An altogether different set of challenges presents itself in European venture capital, a part of the asset class that is notorious for its capacity to disappoint investors.

Borgdorff though is emphatic that European venture will continue to play a role in AlpInvest's allocation, no matter what the detractors say: “We're among the few groups still standing with a belief, and it is a very much belief at this point, that European venture is here to stay and will make money, even though the post-bubble years have been ugly. Now that the restructuring has taken place, there is a limited number of well-positioned managers looking to invest at a time when funding is scarce.” AlpInvest clearly sees scope for profit from backing these survivors.

He is less optimistic when it comes to very early stage venture in Asia. In 2000 and 2001, the firm backed a number of early-stage investment funds trying to copy the US venture model in Asia, which did not deliver. Comments Borgdorff: “It seems that for early-stage investment to work, you need a fairly mature economic environment. On the whole, Asia doesn't have that yet.”

On the other hand, later-stage venture, growth capital and corporate finance transactions in Asia are expected to perform well. The imminent addition of a third AlpInvest office in Hong Kong suggests that the firm shares the increasingly common expectation that Asian private equity is in the ascendant. For many limited partners, the region is now the investment destination of the future. If Asian private equity does come good, it will attract large flows of yield-hungry institutional capital – AlpInvest's included.

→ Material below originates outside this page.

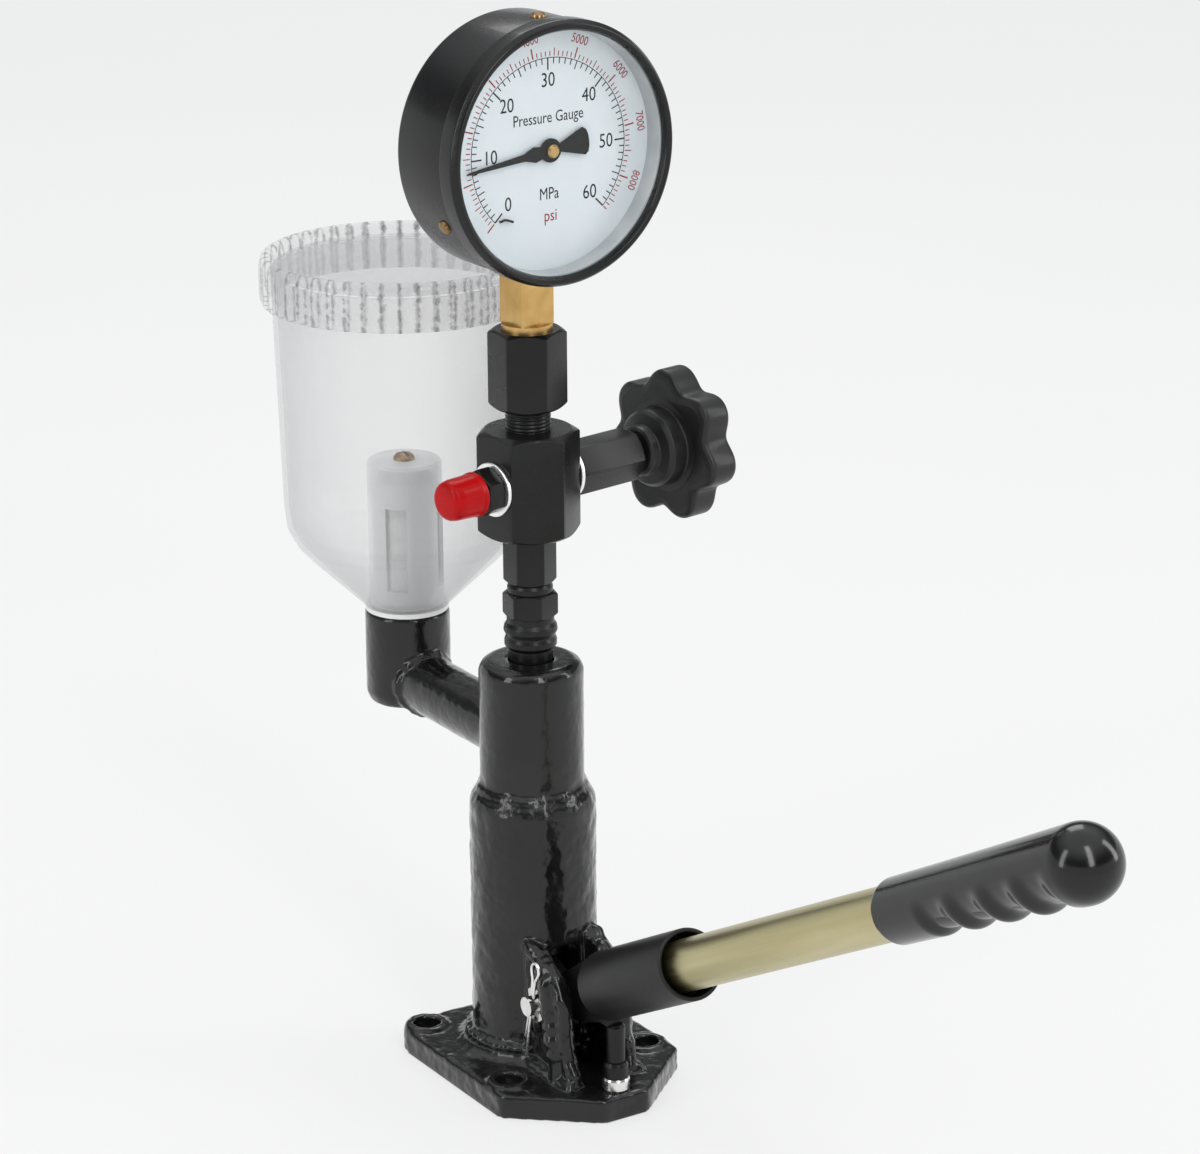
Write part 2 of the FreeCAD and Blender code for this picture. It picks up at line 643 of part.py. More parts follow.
def gauge_pointer():
    """Needle with a flare beside its hub and a widening tail, cut from thin sheet."""
    half = [(0, 38.5), (0.45, 37), (1.3, 12), (3.0, 7.4), (2.4, 4.5), (1.4, -4), (5.4, -15.4), (4.4, -16.8),
            (2.3, -17.5), (0, -17.7)]
    outline = half + [(-y, z) for y, z in reversed(half[1:-1])]
    points = [V(POINTER_X, y, z) for y, z in outline]
    hub = rod(4.6, V(POINTER_X, 0, 0), FORWARD, POINTER_T)
    solid = prism(points, FORWARD, POINTER_T).fuse(hub).cut(rod(POINTER_BORE_R, V(0, 0, 0), FORWARD, 60))
    solid.rotate(V(0, 0, 0), FORWARD, SCALE_ZERO - POINTER_TURN)
    solid.translate(V(0, 0, GAUGE_Z))
    return gauge_frame(solid)


def sector_gear():
    """Toothed sector on its own arbor below the pinion, with a tail for the link."""
    pivot = V(-1, 0, SECTOR_Z)
    blade = turned([(0, 0), (11.4, 0), (11.4, 2), (0, 2)], V(0, 0, 0), FORWARD)
    wedge = prism([V(-1, 0, -1.5), V(-1, 15, 14), V(-1, -4, 14)], FORWARD, 6)
    tail = Part.makeBox(2, 3, 12, V(0, -1.5, -11))
    arbor = rod(1.25, V(-9.8, 0, 0), FORWARD, 20.5)
    hub = rod(2.6, V(0, 0, 0), FORWARD, 2)
    solid = blade.common(wedge).fuse([tail, hub, arbor])
    solid.translate(pivot)
    solid = solid.cut(rod(LINK_STUD_R + RUN, V(-5, 0, LINK_Z), FORWARD, 10))
    return gauge_frame(solid)


def sector_link():
    """Flat link between the sector's tail and the tube's free end."""
    bar = Part.makeBox(1.2, 21.5, 3, V(1.5, -20, LINK_Z - 1.5))
    stud = rod(LINK_STUD_R, V(-1.2, 0, LINK_Z), FORWARD, 3)
    return gauge_frame(bar.fuse(stud))


# ---------------------------------------------------------------- fuel cup

def tank_seal():
    return tube(SOCKET_R - 0.4, CUP_NECK_R + 0.1, V(CUP_X, 0, SOCKET_HIGH), UP, SEAL_T)


def tank_bowl():
    """Clear cup: straight side, rounded turn, cone, threaded neck."""
    low = FEED_Z + 14
    seat = SOCKET_HIGH + SEAL_T
    outer = [(CUP_NECK_R, low), (CUP_NECK_R, seat), (17.6, seat), (18.4, seat + 1.4),
             (39.8, 191.7), (44.6, 196.8), (47.8, 201.8), (49.4, 207.2), (49.9, 213), (52.4, 300), (52.4, 313)]
    inner = [(52.4 - CUP_WALL, 313), (52.4 - CUP_WALL, 300), (47.9, 213), (47.4, 208), (45.9, 203), (43, 198.4),
             (38.4, 193.2), (17.4, POST_LOW), (9.5, POST_LOW), (9.5, low)]
    return turned(outer + inner, V(CUP_X, 0, 0))


def tank_lid():
    """Screw lid with a ribbed skirt and a sunken top."""
    solid = turned([
        (53.2, LID_LOW), (56.7, LID_LOW), (57.0, LID_LOW + 1), (57.0, LID_HIGH - 2), (56.0, LID_HIGH),
        (53.5, LID_HIGH), (52.0, LID_HIGH - 1), (51.0, LID_HIGH - 4.6), (0, LID_HIGH - 4.6), (0, LID_HIGH - 6.4),
        (53.2, LID_HIGH - 6.4),
    ], V(CUP_X, 0, 0))
    ribs = []
    for index in range(LID_RIBS):
        way = heading(360.0 * index / LID_RIBS)
        foot = V(CUP_X, 0, LID_LOW + 1.5) + along(way, LID_R - 1.4)
        ribs.append(rod(1.4, foot, UP, LID_HIGH - LID_LOW - 4.5))
    return solid.fuse(ribs)


def filter_post():
    """Hollow post that keeps the filter screen upright, with four windows."""
    height = POST_HIGH - POST_LOW
    solid = turned([
        (9, 0), (POST_R, 0), (POST_R, height - 1), (POST_R - 1, height), (3, height), (3, height - 2),
        (POST_R - 1.6, height - 2), (POST_R - 1.6, 1.5), (9, 1.5),
    ], V(CUP_X, 0, POST_LOW))
    boss = tube(4.5, 2.1, V(CUP_X, 0, POST_HIGH - 12), UP, 10.5)
    solid = solid.fuse(boss).cut(rod(2.1, V(CUP_X, 0, POST_HIGH - 12), UP, 20))
    windows = []
    for angle in (45, 135, 225, 315):
        window = Part.makeBox(6, 9, 36, V(POST_R - 4, -4.5, POST_LOW + 8))
        window.rotate(V(0, 0, 0), UP, angle)
        window.translate(V(CUP_X, 0, 0))
        windows.append(window)
    return solid.cut(windows)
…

It is easy to see why the firm is pursuing value in strategies shunned by others and markets that must still prove themselves. The task, after all, is to consistently achieve a return on investment that will make a difference to millions of Dutch pensioners. Given the sheer scale of the project, staying in safe harbours at all times will not be enough. Expect Borgdorff and his colleagues to carry on sailing their ship close to the wind.